The promised infrastructure hasn’t been such a good deal either. Houses and farmland had to be moved for the roads, and the village truck broke a long time ago. The village meeting place was moved away from visibility from the road, and the crops are no longer so reliable as the land becomes more and more crowded. The youth in the village have entered the cash economy, the chief’s son is the bartender at the resort, and several of the girls are working in the room service department.
When 75 years is up, perhaps everything will go back to how it used to be for the villagers- living off the land, fresh fish from the sea sustaining everyone, strong community ties... But only if the great-granchildren of the current inhabitants managed to raise the billions of vatu required to purchase all the buildings and infrastructure off the Australian owners. With little to no money, and the Australians with all the bargaining power, it seems more likely that the 75 year lease will be renewed for another 75 years. There is no turning back now.
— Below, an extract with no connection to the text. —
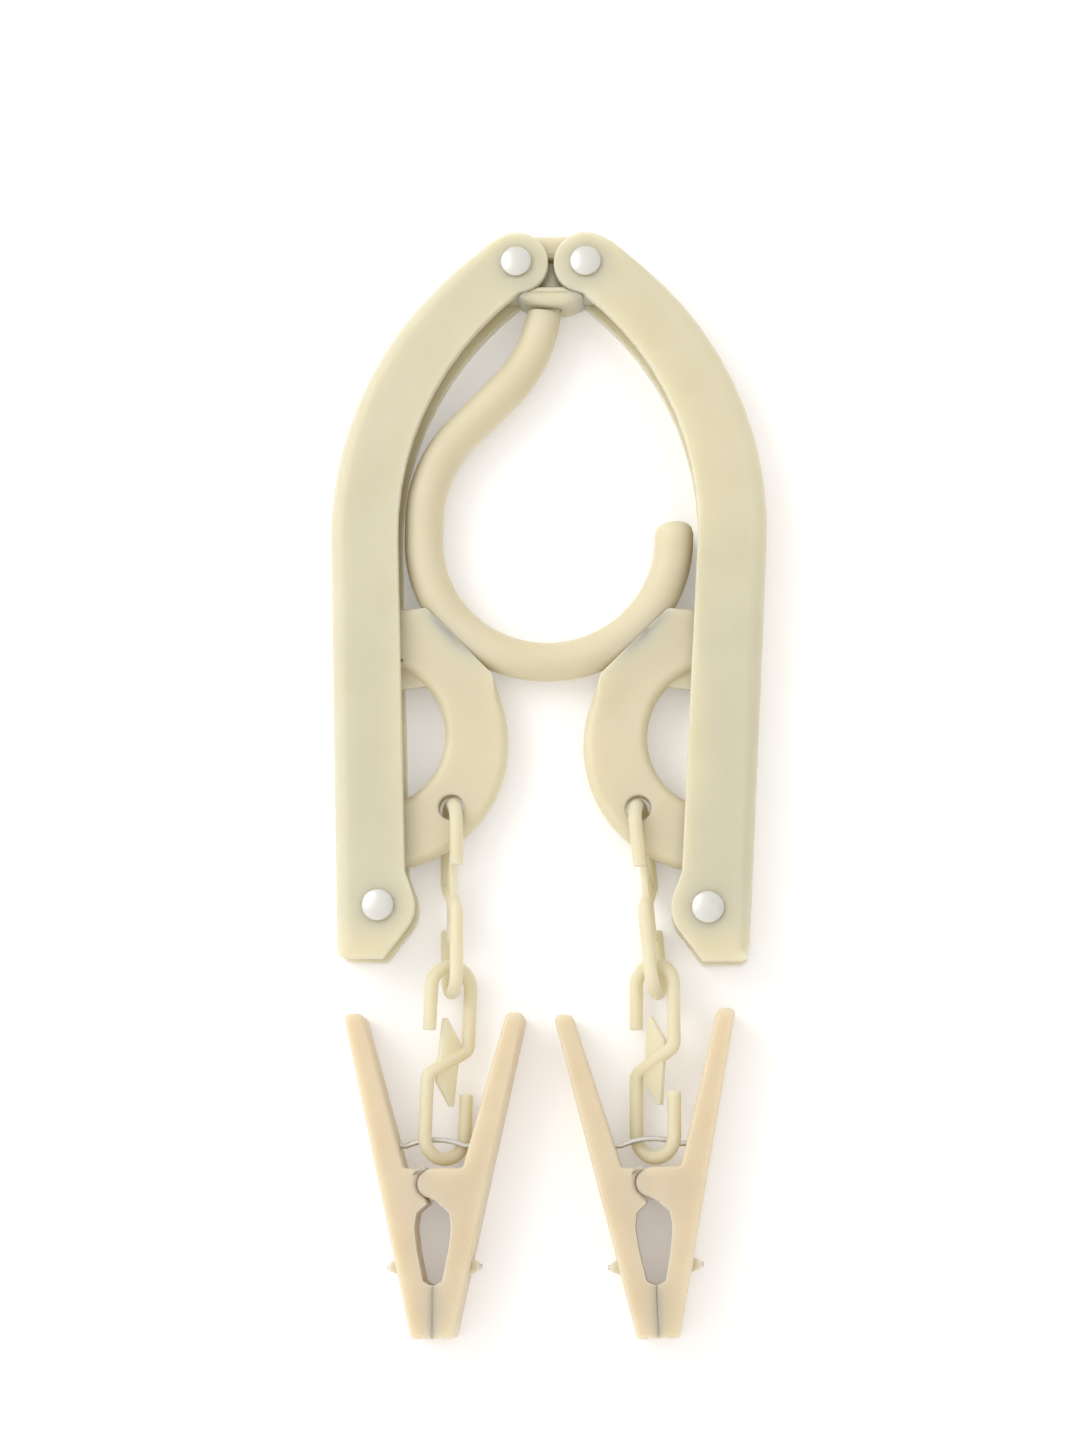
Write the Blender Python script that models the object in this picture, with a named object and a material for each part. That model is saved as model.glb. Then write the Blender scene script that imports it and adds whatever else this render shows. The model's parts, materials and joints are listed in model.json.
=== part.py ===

Pushed back into the outer reaches of their ancestral land, most young people choose to move to the main town to try and find work. They meet with other young people from other islands who are in the same position, and together all these thousands try and find work, cohabiting in slums if necessary.
This is a stark contrast to the life of their forefathers, who were born and raised in coastal villages where their livelihood was the land and the water. Home is no longer home.
We look back to our friendly tourist, so enthralled by the sunset and the view that he scoops up a small vial of sand as a memento. Placing it on his windowsill back home, it often catches his eye and brings a smile to his face as he fondly remembers his little trip to ‘paradise’.